I'm considering investing in a leveraged inverse ETF to hedge against potential declines in rent and home values as a means of protecting my equity if another recession were to occur. One such leveraged ETF that I'm considering is the Direxion Daily Real Estate Bear 3X (NYSE: DRV). It seeks daily results of 300% of the inverse of the price of the MSCI US REIT index (which includes equity in a broad array of REITs that generate most of their income from real estate rental operations).
I figured that, because my real estate investments tend to be leverage between 70-80%, a leveraged ETF of this nature would help counterbalance rental income and pricing fluctuations.
Others have mentioned purchasing puts on companies that tend to decline in depressed real estate markets, such as home builders.
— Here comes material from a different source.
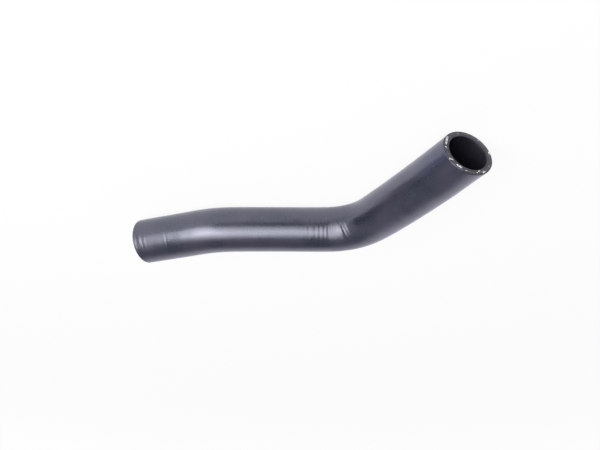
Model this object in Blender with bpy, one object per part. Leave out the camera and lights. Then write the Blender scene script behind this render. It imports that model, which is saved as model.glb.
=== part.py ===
"""Preformed coolant hose for an engine manifold, in metres, +Z up.

One moulded piece of yarn-reinforced rubber. It is built the way it is made: a tube is pushed over a
bent mandrel, cured in that shape, and then trimmed to length with a knife at both ends. Its whole
centreline lies in one level plane, so the hose lies flat on its side.
"""

from math import ceil, cos, radians, sin

import bmesh
import bpy
from mathutils import Matrix, Vector

# Section of the tube.
BORE_DIAMETER = 0.030
WALL_THICKNESS = 0.0045

# Centreline, from the short end to the long end. The two bends turn opposite ways.
SHORT_LEG_LENGTH = 0.055
SHALLOW_BEND_ANGLE = radians(18.0)
SHALLOW_BEND_RADIUS = 0.110
MIDDLE_LEG_LENGTH = 0.079
SHARP_BEND_ANGLE = radians(52.5)
SHARP_BEND_RADIUS = 0.052
LONG_LEG_LENGTH = 0.113
LONG_LEG_SWEEP = radians(6.0)

# Knife cuts, a little off square. Each cut face looks out of the hose: its turn is how far it is
# swung left about the vertical, and its tilt is how far it looks up.
SHORT_END_TURN = radians(3.7)
SHORT_END_TILT = radians(1.7)
LONG_END_TURN = radians(9.4)
LONG_END_TILT = radians(-4.6)

# Length moulded past each end, which the knife takes off.
TRIM_WASTE = 0.025
# How far the bore's cutter runs past the moulded tube.
BORE_OVERRUN = 0.005

# Fineness of the faceted solid.
SIDES = 48
BEND_STEP = radians(3.5)
SWEEP_STEPS = 6

COVER_COLOUR = (0.045, 0.045, 0.055, 1.0)
COVER_ROUGHNESS = 0.42

OUTER_DIAMETER = BORE_DIAMETER + 2.0 * WALL_THICKNESS


def clear_scene():
    """Remove whatever the scene holds."""
    for item in list(bpy.data.objects):
        bpy.data.objects.remove(item, do_unlink=True)


def new_collection(name):
    """Make a collection and link it to the scene."""
    collection = bpy.data.collections.new(name)
    bpy.context.scene.collection.children.link(collection)
    return collection


def rubber_cover():
    """Dark slate rubber with a soft sheen."""
    material = bpy.data.materials.new("hose_rubber")
    material.use_nodes = True
    shader = material.node_tree.nodes["Principled BSDF"]
    shader.inputs["Base Color"].default_value = COVER_COLOUR
    shader.inputs["Roughness"].default_value = COVER_ROUGHNESS
    shader.inputs["Metallic"].default_value = 0.0
    return material


class Route:
    """A path drawn in the level plane by going ahead and turning, one stretch after another."""

    def __init__(self, place, heading):
        self.place = place.copy()
        self.heading = heading
        self.points = [place.copy()]

    def ahead(self):
        """Unit vector along the path where it now ends."""
        return Vector((cos(self.heading), sin(self.heading), 0.0))

    def leftward(self):
        """Unit vector to the left of the path where it now ends."""
        return Vector((-sin(self.heading), cos(self.heading), 0.0))

    def straight(self, length):
        """Go straight ahead."""
        self.place = self.place + self.ahead() * length
        self.points.append(self.place.copy())

    def arc(self, length, turn, steps):
        """Go along a circular arc that turns left by the given angle, or right if it is negative."""
        radius = length / turn
        for _ in range(steps):
            centre = self.place + self.leftward() * radius
            self.heading += turn / steps
            self.place = centre - self.leftward() * radius
            self.points.append(self.place.copy())

    def bend(self, radius, turn):
        """Go round a bend of a given radius."""
        self.arc(radius * abs(turn), turn, ceil(abs(turn) / BEND_STEP))


def finished_route():
    """The centreline of the finished hose, from the middle of one cut face to that of the other.

    It starts at the origin, and the middle leg runs along +X.
    """
    route = Route(Vector((0.0, 0.0, 0.0)), SHALLOW_BEND_ANGLE)
    route.straight(SHORT_LEG_LENGTH)
    route.bend(SHALLOW_BEND_RADIUS, -SHALLOW_BEND_ANGLE)
    route.straight(MIDDLE_LEG_LENGTH)
    route.bend(SHARP_BEND_RADIUS, SHARP_BEND_ANGLE)
    route.arc(LONG_LEG_LENGTH, LONG_LEG_SWEEP, SWEEP_STEPS)
    return route


def lengthened(route, extra):
    """The route's points, with both end points moved straight out by extra."""
    start = Route(route.points[0], SHALLOW_BEND_ANGLE)
    first = start.place - start.ahead() * extra
    last = route.place + route.ahead() * extra
    return [first, *route.points[1:], last]


def tube(name, points, diameter, collection):
    """A closed round bar along the points, as a mesh object."""
    curve = bpy.data.curves.new(name, "CURVE")
    curve.dimensions = "3D"
    curve.twist_mode = "Z_UP"
    curve.bevel_depth = diameter / 2.0
    curve.bevel_resolution = (SIDES - 4) // 2
    curve.use_fill_caps = True
    spline = curve.splines.new("POLY")
    spline.points.add(len(points) - 1)
    for spot, point in zip(spline.points, points):
        spot.co = (*point, 1.0)
    guide = bpy.data.objects.new(name + "_curve", curve)
    collection.objects.link(guide)
    bpy.context.view_layer.update()
    evaluated = guide.evaluated_get(bpy.context.evaluated_depsgraph_get())
    mesh = bpy.data.meshes.new_from_object(evaluated)
    mesh.name = name
    bpy.data.objects.remove(guide, do_unlink=True)

    bm = bmesh.new()
    bm.from_mesh(mesh)
    bmesh.ops.remove_doubles(bm, verts=bm.verts, dist=1e-6)
    bmesh.ops.recalc_face_normals(bm, faces=bm.faces)
    bm.to_mesh(mesh)
    bm.free()
    item = bpy.data.objects.new(name, mesh)
    collection.objects.link(item)
    return item


def knife(name, place, heading, turn, tilt, collection):
    """A block that takes off everything past a finished end of the centreline.

    The heading points out of the hose there. The cut face that is left looks along it, swung left
    by turn and up by tilt.
    """
    size = 2.0 * OUTER_DIAMETER + TRIM_WASTE
    mesh = bpy.data.meshes.new(name)
    bm = bmesh.new()
    bmesh.ops.create_cube(bm, size=size, matrix=Matrix.Translation((size / 2.0, 0.0, 0.0)))
    bm.to_mesh(mesh)
    bm.free()
    block = bpy.data.objects.new(name, mesh)
    block.location = place
    block.rotation_euler = (0.0, -tilt, heading + turn)
    collection.objects.link(block)
    return block


def as_cutter(item, target):
    """Hide a cutter from view and take it out of the target."""
    item.hide_render = True
    item.display_type = "WIRE"
    cut = target.modifiers.new(item.name, "BOOLEAN")
    cut.operation = "DIFFERENCE"
    cut.solver = "EXACT"
    cut.object = item


def evaluated_corners(item):
    """Lowest and highest corner of an object with its modifiers, in world space."""
    bpy.context.view_layer.update()
    evaluated = item.evaluated_get(bpy.context.evaluated_depsgraph_get())
    spots = [evaluated.matrix_world @ vertex.co for vertex in evaluated.data.vertices]
    low = Vector([min(spot[axis] for spot in spots) for axis in range(3)])
    high = Vector([max(spot[axis] for spot in spots) for axis in range(3)])
    return low, high


def stand_on_origin(base, item):
    """Move the empty that carries everything, so the hose lies on z = 0, centred over the origin."""
    low, high = evaluated_corners(item)
    middle = (low + high) / 2.0
    base.location = base.location - Vector((middle.x, middle.y, low.z))
    bpy.context.view_layer.update()


def build():
    """Make the hose."""
    clear_scene()
    parts = new_collection("manifold_coolant_hose")
    cutters = new_collection("cutters")

    base = bpy.data.objects.new("hose_base", None)
    parts.objects.link(base)

    route = finished_route()
    hose = tube("coolant_hose", lengthened(route, TRIM_WASTE), OUTER_DIAMETER, parts)
    hose.data.materials.append(rubber_cover())
    hose.data.shade_smooth()
    bore = tube("bore", lengthened(route, TRIM_WASTE + BORE_OVERRUN), BORE_DIAMETER, cutters)

    short_out = SHALLOW_BEND_ANGLE + radians(180.0)
    short_knife = knife(
        "short_end_knife", route.points[0], short_out, SHORT_END_TURN, SHORT_END_TILT, cutters
    )
    long_knife = knife(
        "long_end_knife", route.place, route.heading, LONG_END_TURN, LONG_END_TILT, cutters
    )

    for item in (hose, bore, short_knife, long_knife):
        item.parent = base
    for cutter in (bore, short_knife, long_knife):
        as_cutter(cutter, hose)

    stand_on_origin(base, hose)


build()
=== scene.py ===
# %% [markdown]
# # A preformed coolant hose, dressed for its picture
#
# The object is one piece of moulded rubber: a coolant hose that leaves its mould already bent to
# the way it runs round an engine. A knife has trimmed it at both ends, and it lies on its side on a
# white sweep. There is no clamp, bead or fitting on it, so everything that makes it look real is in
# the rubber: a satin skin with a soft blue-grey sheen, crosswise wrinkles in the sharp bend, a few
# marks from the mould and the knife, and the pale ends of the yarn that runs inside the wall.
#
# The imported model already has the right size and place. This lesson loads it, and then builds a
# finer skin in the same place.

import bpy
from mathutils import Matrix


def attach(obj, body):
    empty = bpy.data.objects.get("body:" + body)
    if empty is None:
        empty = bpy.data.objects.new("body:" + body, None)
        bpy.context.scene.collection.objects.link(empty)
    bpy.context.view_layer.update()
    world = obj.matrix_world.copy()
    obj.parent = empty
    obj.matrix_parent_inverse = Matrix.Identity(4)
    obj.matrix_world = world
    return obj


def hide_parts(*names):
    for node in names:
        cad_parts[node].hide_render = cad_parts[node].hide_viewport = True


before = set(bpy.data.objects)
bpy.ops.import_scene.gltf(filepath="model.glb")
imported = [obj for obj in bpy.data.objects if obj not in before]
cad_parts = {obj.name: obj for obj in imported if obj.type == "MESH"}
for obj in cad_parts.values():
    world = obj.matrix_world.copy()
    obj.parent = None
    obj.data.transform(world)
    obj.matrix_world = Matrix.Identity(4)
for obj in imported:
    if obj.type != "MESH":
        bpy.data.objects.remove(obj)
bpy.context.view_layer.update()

MM = 0.001
IN_MM = 1000.0

# %% [markdown]
# ## The camera
#
# The camera looks down at about 30 degrees at the side of the hose that the sharp bend hollows. The
# picture was turned half round afterwards, so the camera here hangs upside down, with a small tilt.
# The simplest way to say all that is an aim point, a direction and distance from it, and a roll.
# Blender's camera looks along its own -Z with +Y up, so `to_track_quat` turns its Z to point back
# from the aim, and a turn about that same Z adds the roll.

# %% The camera
import math

import bpy
from mathutils import Matrix, Vector

AIM = Vector((0.00239, -0.03249, 0.0195))
CAMERA_DISTANCE = 0.6017
CAMERA_AZIMUTH = math.radians(85.795)
CAMERA_ELEVATION = math.radians(29.772)
CAMERA_ROLL = math.radians(-177.75)
LENS_MM = 41.69


def direction(azimuth, elevation):
    """Unit vector that points to an azimuth, measured from +X towards +Y, and an elevation."""
    level = math.cos(elevation)
    return Vector((level * math.cos(azimuth), level * math.sin(azimuth), math.sin(elevation)))


backwards = direction(CAMERA_AZIMUTH, CAMERA_ELEVATION)
lens = bpy.data.cameras.new("camera")
lens.lens = LENS_MM
lens.sensor_width = 36.0
lens.clip_start = 0.01
camera = bpy.data.objects.new("camera", lens)
bpy.context.scene.collection.objects.link(camera)
roll = Matrix.Rotation(CAMERA_ROLL, 4, "Z")
facing = backwards.to_track_quat("Z", "Y").to_matrix().to_4x4()
camera.matrix_world = Matrix.Translation(AIM + CAMERA_DISTANCE * backwards) @ facing @ roll
bpy.context.scene.camera = camera
print("camera at", [round(value, 4) for value in camera.matrix_world.translation])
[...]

There's also the possibility of selling short futures contracts based on the S&P/Case-Shiller Indices. There are 10 major cities from which to choose (or I could choose a National Composite Index (CUS) that represents the stock-weighted average of all 10 cities).
All of these options seem like a broad-based solution to a potentially localized situation. While I realize that the local markets in which I'm invested may react differently from these larger national markets, I'm unable to find a method that permits me to create a leveraged hedge against my local markets (mainly Columbus, OH and Ithaca, NY). It seems to me that the benefits of the leveraged transaction outweigh the possible deviation from a precise inverse relationship to my local market.
I would greatly appreciate any and all input on the subject.